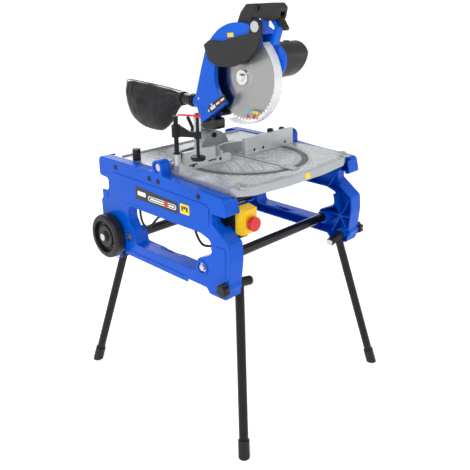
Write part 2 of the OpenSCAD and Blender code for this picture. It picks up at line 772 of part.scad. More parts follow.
module lock_button() { color("black") place() rod_x(-grip_half - 5, -12, lock_y, lock_z, 7); }

module belt_cover() {
    color("dimgray") place() difference() {
        hull() {
            rod_x(arm_x1, motor_x0, blade_y, blade_z, 34);
            rod_x(arm_x1, motor_x0, motor_y, motor_z, motor_r);
        }
        hull() {
            rod_x(arm_x1 - 1, motor_x0 - 3, blade_y, blade_z, 30);
            rod_x(arm_x1 - 1, motor_x0 - 3, motor_y, motor_z, 46);
        }
        rod_x(arm_x1, motor_x0 + 1, motor_y, motor_z, 7);
    }
}

module motor_housing() {
    color("dimgray") place() difference() {
        union() {
            difference() {
                rod_x(motor_x0, motor_x1, motor_y, motor_z, motor_r);
                rod_x(motor_x0 + 4, motor_x1 - 4, motor_y, motor_z, motor_r - 4);
            }
            rod_x(motor_x0, motor_x0 + 8, motor_y, motor_z, 14);
            translate([84, motor_y, motor_z + motor_r - 5]) cylinder(h = 7, r = 9);
        }
        rod_x(motor_x0 - 1, motor_x0 + 9, motor_y, motor_z, 6 + run_gap);
        // chamfered end
        translate([motor_x1, 0, motor_z + 20]) rotate([0, 28, 0]) block([0, -200, -200], [80, 100, 100]);
    }
    color("dimgray") place() intersection() {
        rod_x(motor_x0, motor_x1, motor_y, motor_z, motor_r);
        translate([motor_x1, 0, motor_z + 20]) rotate([0, 28, 0]) block([-4, -200, -200], [0, 100, 100]);
    }
}

module rotor() {
    color("silver") place() {
        rod_x(40, 92, motor_y, motor_z, 6);
        rod_x(74, 90, motor_y, motor_z, 24);
        rod_x(belt_x0, belt_x1, motor_y, motor_z, 12);
    }
}

module drive_belt() {
    color("black") place() difference() {
        hull() {
            rod_x(belt_x0 + 1, belt_x1 - 1, motor_y, motor_z, 14.3, $fn = 32);
            rod_x(belt_x0 + 1, belt_x1 - 1, blade_y, blade_z, 26.3, $fn = 32);
        }
        hull() {
            rod_x(belt_x0, belt_x1, motor_y, motor_z, 12.3, $fn = 32);
            rod_x(belt_x0, belt_x1, blade_y, blade_z, 24.3, $fn = 32);
        }
    }
}

tooth_pitch = 360 / blade_teeth;
module blade() {
    color("silver") place() difference() {
        translate([0, blade_y, blade_z]) rotate([90, 0, 90]) translate([0, 0, -1.2]) linear_extrude(2.4)
            polygon([for (i = [0:blade_teeth - 1]) let (a = i * tooth_pitch)
                each [blade_r * [cos(a), sin(a)], (blade_r - 7) * [cos(a + 1), sin(a + 1)],
                      (blade_r - 6) * [cos(a + tooth_pitch * 0.5), sin(a + tooth_pitch * 0.5)]]]);
        rod_x(-5, 5, blade_y, blade_z, arbor_r, $fn = 48);
    }
}

module arbor() {
    color("silver") place() {
        rod_x(-9, 58, blade_y, blade_z, arbor_r);
        rod_x(-8, -1.2, blade_y, blade_z, 22);
        rod_x(1.2, 8, blade_y, blade_z, 22);
        rod_x(-17, -8, blade_y, blade_z, 11, $fn = 6);
        rod_x(belt_x0, belt_x1, blade_y, blade_z, 24);
    }
}

guard_a0 = 130;
guard_a1 = 291;
module guard_side(x0, x1, hole) {
    slab_x(x0, x1) translate(blade_c) difference() {
        union() {
            sector(guard_r, guard_a0, guard_a1);
            circle(r = 34);
        }
        circle(r = hole);
    }
}
module lower_guard() {
    color("azure", 0.5) place() {
        guard_side(-guard_half, -guard_half + 2, 26);
        guard_side(guard_half - 2, guard_half, 24 + run_gap);
        slab_x(-guard_half, guard_half) translate(blade_c) difference() {
            sector(guard_r, guard_a0, guard_a1);
            circle(r = guard_r - 2.5, $fn = 96);
        }
    }
}

module dust_spout() {
    color("black") place() {
        difference() {
            union() {
                rod_y(spout_x, 196, 262, spout_z, spout_r);
                rod_y(spout_x, 206, 210, spout_z, spout_r + 3);
                rod_y(spout_x, 216, 220, spout_z, spout_r + 3);
            }
            rod_y(spout_x, 195, 263, spout_z, spout_r - 3);
        }
        // rubber flap behind the blade
        slab_x(-19.7, 19.7)
            polygon(concat(arc(blade_c, guard_r + 1.7, -60, -36), arc(blade_c, guard_r - 8, -36, -60)));
    }
}

module dust_bag() {
    color("black") place() hull() {
        slab_x(spout_x - 18, spout_x + 18)
            polygon([[262.5, 780], [320, 742], [366, 704], [410, 683], [462, 683], [522, 692], [574, 718],
                     [bag_back, 784], [568, 826], [400, 820], [262.5, 816]]);
        slab_x(spout_x - 47, spout_x + 47)
            polygon([[300, 785], [340, 750], [410, 711], [462, 711], [522, 718], [556, 738], [560, 790],
                     [545, 805], [400, 800], [300, 800]]);
    }
}

frame_left();
frame_right();
tube_front();
tube_rear();
frame_bolts();
switch_box();
switch_housing();
switch_lid();
stop_button();
start_button();
motor_lead();
lead_plug();
leg_front_left();
leg_front_right();
leg_rear_left();
leg_rear_right();
foot_front_left();
foot_front_right();
foot_rear_left();
foot_rear_right();
knob_left();
knob_right();
tyre_left();
tyre_right();
hub_left();
hub_right();
table();
bench_plate();
scale_ring();
pivot_pins();
fence_left();
fence_right();
fence_base();
fence_screws();
table_latch();
clamp_post();
clamp_arm();
clamp_screw();
clamp_lever();
turntable();
bevel_bolts();
bevel_arm();
spring_housing();
chop_pin();
bevel_lever();
head_arm();
side_cover();
head_screws();
handle();
trigger();
lock_button();
belt_cover();
motor_housing();
rotor();
drive_belt();
blade();
arbor();
lower_guard();
dust_spout();
dust_bag();
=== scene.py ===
"""Looks of the flip-over mitre saw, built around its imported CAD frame."""
import json
import math

import bmesh
import bpy
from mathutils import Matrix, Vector, noise


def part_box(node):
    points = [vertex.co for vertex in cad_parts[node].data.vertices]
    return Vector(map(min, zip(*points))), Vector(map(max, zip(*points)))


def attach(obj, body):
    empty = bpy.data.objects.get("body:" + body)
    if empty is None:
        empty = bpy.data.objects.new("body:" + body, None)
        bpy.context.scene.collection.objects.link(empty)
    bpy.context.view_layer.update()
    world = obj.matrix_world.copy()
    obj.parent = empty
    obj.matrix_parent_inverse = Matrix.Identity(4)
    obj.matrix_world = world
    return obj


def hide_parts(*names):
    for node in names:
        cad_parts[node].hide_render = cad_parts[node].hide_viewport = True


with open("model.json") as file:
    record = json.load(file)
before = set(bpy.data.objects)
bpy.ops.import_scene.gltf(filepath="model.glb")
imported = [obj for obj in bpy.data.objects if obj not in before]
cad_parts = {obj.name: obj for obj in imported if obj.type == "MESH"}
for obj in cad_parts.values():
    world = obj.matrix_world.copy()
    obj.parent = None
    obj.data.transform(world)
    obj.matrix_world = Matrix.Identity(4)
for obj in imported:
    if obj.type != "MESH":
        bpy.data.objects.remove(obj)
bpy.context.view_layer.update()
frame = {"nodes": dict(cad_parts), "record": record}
nodes = frame["nodes"]

# The CAD's drawing plane lies 70 mm above the floor, and its turntable's centre 140.25 mm in front.
BACK, LIFT = 0.14025, 0.070


def at(x, y, z):
    """A point of the CAD drawing, in mm, as a point of the frame, in metres."""
    return Vector((x / 1000, y / 1000 - BACK, z / 1000 + LIFT))


# ---------------------------------------------------------------- camera
cam_data = bpy.data.cameras.new("camera")
cam = bpy.data.objects.new("camera", cam_data)
bpy.context.scene.collection.objects.link(cam)
bpy.context.scene.camera = cam
yaw, pitch = math.radians(42.79), math.radians(16.37)
cam.location = (-1.29757, -1.39644, 1.19603)
ahead = Vector((math.cos(yaw) * math.cos(pitch), math.sin(yaw) * math.cos(pitch), -math.sin(pitch)))
cam.rotation_mode = "QUATERNION"
cam.rotation_quaternion = ahead.to_track_quat("-Z", "Y")
cam_data.lens, cam_data.sensor_width = 47.6, 36.0
cam_data.shift_x, cam_data.shift_y = -0.05, -0.13
cam_data.clip_start, cam_data.clip_end = 0.05, 50


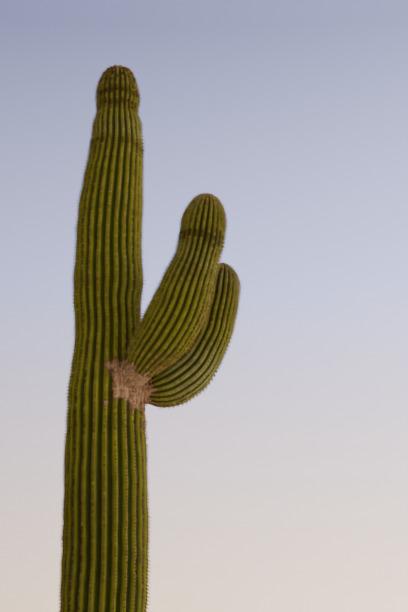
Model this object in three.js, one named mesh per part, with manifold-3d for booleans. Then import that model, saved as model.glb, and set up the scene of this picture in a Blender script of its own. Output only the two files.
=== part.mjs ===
// A saguaro cactus: one ribbed trunk and two ribbed arms that leave it by narrow corky necks and turn up.
// Millimetres, +Z up, origin at the centre of the flat cut under the trunk at ground level.
// +X is the side that the arms grow on, and -Y is the side that the plant is seen from.
import * as THREE from "three";
import Module from "manifold-3d";

// Driving dimensions
const TRUNK_HEIGHT = 6154; // ground to the top of the crown
const TRUNK_RIBS = 24;
const NEAR_ARM_RIBS = 23;
const FAR_ARM_RIBS = 20;
const GROOVE_SHARE = 0.42; // depth of a groove as a share of the distance between two rib crests
const JOINT_GAP = 0.4; // clearance between two pieces that grow together
const SKIN_COLOUR = 0x6f6b26;
const CORK_COLOUR = 0x94795a;

// How finely the solids are cut
const POINTS_PER_RIB = 2; // one on the crest and one in the groove
const RING_STEP = 240; // greatest distance between two rings on the trunk
const ARM_RING_STEP = 105;
const CROWN_RINGS = 5; // rings in the dome at the top of a stem

// A stem is described in the upright plane that it grows in. At each station, up is the height above the
// ground, out is the distance from the trunk's foot towards heading, and across is the thickness over the
// rib crests. The last station is the widest ring of the head, and the crown's dome stands on it.
// Heading is in degrees from +X towards -Y. A dome with bluntness 2 and fullness 2 is elliptical. More
// bluntness flattens its tip, and more fullness swells its sides.
const trunk = {
  heading: 0,
  ribs: TRUNK_RIBS,
  ribTurn: 0.17,
  crownHeight: TRUNK_HEIGHT - 5878,
  bluntness: 2.9,
  fullness: 1.75,
  stations: [
    { up: 0, out: 0, across: 545 }, // root flare at the ground
    { up: 130, out: 0, across: 493 },
    { up: 500, out: 0, across: 479 }, // waist of the old corky foot
    { up: 1150, out: 2, across: 527 },
    { up: 1900, out: 8, across: 573 },
    { up: 2500, out: 16, across: 588 }, // greatest girth
    { up: 3180, out: 4, across: 562 },
    { up: 3620, out: -1, across: 540 },
    { up: 3800, out: -1, across: 504 },
    { up: 4060, out: 1, across: 471 }, // waist above the arms
    { up: 4230, out: -10, across: 473 },
    { up: 4410, out: -7, across: 502 }, // a swollen year
    { up: 4600, out: -12, across: 482 },
    { up: 4880, out: -10, across: 486 },
    { up: 5230, out: 10, across: 436 },
    { up: 5520, out: 34, across: 387 },
    { up: 5680, out: 29, across: 362 },
    { up: 5785, out: 29, across: 315 }, // the neck under the crown, from a dry year
    { up: 5878, out: 29, across: 330 },
  ],
};

// The near arm comes towards the viewer and is the taller of the two.
const nearArm = {
  heading: 40,
  ribs: NEAR_ARM_RIBS,
  ribTurn: 0.98,
  crownHeight: 242,
  bluntness: 2,
  fullness: 2,
  stations: [
    { up: 3656, out: 180, across: 168 }, // hidden root of the neck inside the trunk
    { up: 3700, out: 275, across: 196 },
    { up: 3812, out: 404, across: 294 },
    { up: 3945, out: 563, across: 378 },
    { up: 4085, out: 676, across: 383 }, // the thick of the elbow
    { up: 4243, out: 753, across: 356 },
    { up: 4422, out: 841, across: 304 }, // waist
    { up: 4538, out: 878, across: 309 },
    { up: 4622, out: 893, across: 305 },
  ],
};

// The far arm lies a little behind the near one and leaves the trunk lower down.
const farArm = {
  heading: -6,
  ribs: FAR_ARM_RIBS,
  ribTurn: 0.71,
  crownHeight: 190,
  bluntness: 1.7,
  fullness: 1.7,
  stations: [
    { up: 3620, out: 190, across: 160 }, // hidden root of the neck inside the trunk
    { up: 3624, out: 275, across: 190 },
    { up: 3632, out: 349, across: 262 },
    { up: 3663, out: 436, across: 320 },
    { up: 3724, out: 528, across: 338 },
    { up: 3809, out: 615, across: 339 }, // the thick of the elbow
    { up: 3920, out: 679, across: 317 },
    { up: 4050, out: 739, across: 301 },
    { up: 4188, out: 771, across: 301 },
    { up: 4320, out: 802, across: 291 },
    { up: 4404, out: 814, across: 282 },
  ],
};

// Where each arm is divided, as stations: the neck ends at the first, and the elbow ends at the second.
const NECK_END = 2;
const NEAR_BEND_END = 5;
const FAR_BEND_END = 7;

// The smooth line through a stem's stations. Its x, y and z hold out, up and half of across.
function outline(stem) {
  const points = stem.stations.map((s) => new THREE.Vector3(s.out, s.up, s.across / 2));
  return new THREE.CatmullRomCurve3(points, false, "centripetal");
}

// One ring of a stem in its plane: the centre, the radius over the crests and the direction of growth.
function ringAt(curve, t) {
  const p = curve.getPoint(t);
  const d = curve.getTangent(t);
  const growth = new THREE.Vector2(d.x, d.y).normalize();
  return { out: p.x, up: p.y, radius: p.z, growth };
}

// Rings from one station to another, spaced no further apart than step along the stem.
function bodyRings(stem, from, to, step) {
  const curve = outline(stem);
  const spans = stem.stations.length - 1;
  const rings = [];
  for (let i = from; i < to; i += 1) {
    const a = stem.stations[i];
    const b = stem.stations[i + 1];
    const pieces = Math.ceil(Math.hypot(b.out - a.out, b.up - a.up) / step);
    for (let k = 0; k < pieces; k += 1) rings.push(ringAt(curve, (i + k / pieces) / spans));
  }
  rings.push(ringAt(curve, to / spans));
  return rings;
}

// The dome on the last ring. Its radius falls to nothing at the tip by the stem's two powers.
function crownRings(stem, base) {
  const rings = [];
  for (let k = 1; k <= CROWN_RINGS; k += 1) {
    const angle = ((Math.PI / 2) * k) / CROWN_RINGS;
    const rise = stem.crownHeight * Math.sin(angle) ** (2 / stem.fullness);
    const radius = base.radius * Math.max(Math.cos(angle), 0) ** (2 / stem.bluntness);
    rings.push({
      out: base.out + base.growth.x * rise,
      up: base.up + base.growth.y * rise,
      radius: k === CROWN_RINGS ? 0 : radius,
      growth: base.growth,
    });
  }
  return rings;
}

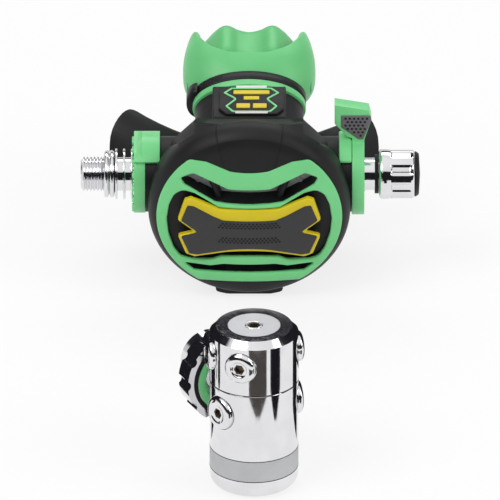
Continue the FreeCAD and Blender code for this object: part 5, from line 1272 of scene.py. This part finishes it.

• _Exercise instructions_:
All lines above from the one containing "frame_left();" to the one containing "bpy.data.objects.remove(obj)" must be repeated exactly, both lines included, and no others.

• _Exercise result_:
frame_left();
frame_right();
tube_front();
tube_rear();
frame_bolts();
switch_box();
switch_housing();
switch_lid();
stop_button();
start_button();
motor_lead();
lead_plug();
leg_front_left();
leg_front_right();
leg_rear_left();
leg_rear_right();
foot_front_left();
foot_front_right();
foot_rear_left();
foot_rear_right();
knob_left();
knob_right();
tyre_left();
tyre_right();
hub_left();
hub_right();
table();
bench_plate();
scale_ring();
pivot_pins();
fence_left();
fence_right();
fence_base();
fence_screws();
table_latch();
clamp_post();
clamp_arm();
clamp_screw();
clamp_lever();
turntable();
bevel_bolts();
bevel_arm();
spring_housing();
chop_pin();
bevel_lever();
head_arm();
side_cover();
head_screws();
handle();
trigger();
lock_button();
belt_cover();
motor_housing();
rotor();
drive_belt();
blade();
arbor();
lower_guard();
dust_spout();
dust_bag();
=== scene.py ===
"""Looks of the flip-over mitre saw, built around its imported CAD frame."""
import json
import math

import bmesh
import bpy
from mathutils import Matrix, Vector, noise


def part_box(node):
    points = [vertex.co for vertex in cad_parts[node].data.vertices]
    return Vector(map(min, zip(*points))), Vector(map(max, zip(*points)))


def attach(obj, body):
    empty = bpy.data.objects.get("body:" + body)
    if empty is None:
        empty = bpy.data.objects.new("body:" + body, None)
        bpy.context.scene.collection.objects.link(empty)
    bpy.context.view_layer.update()
    world = obj.matrix_world.copy()
    obj.parent = empty
    obj.matrix_parent_inverse = Matrix.Identity(4)
    obj.matrix_world = world
    return obj


def hide_parts(*names):
    for node in names:
        cad_parts[node].hide_render = cad_parts[node].hide_viewport = True


with open("model.json") as file:
    record = json.load(file)
before = set(bpy.data.objects)
bpy.ops.import_scene.gltf(filepath="model.glb")
imported = [obj for obj in bpy.data.objects if obj not in before]
cad_parts = {obj.name: obj for obj in imported if obj.type == "MESH"}
for obj in cad_parts.values():
    world = obj.matrix_world.copy()
    obj.parent = None
    obj.data.transform(world)
    obj.matrix_world = Matrix.Identity(4)
for obj in imported:
    if obj.type != "MESH":
        bpy.data.objects.remove(obj)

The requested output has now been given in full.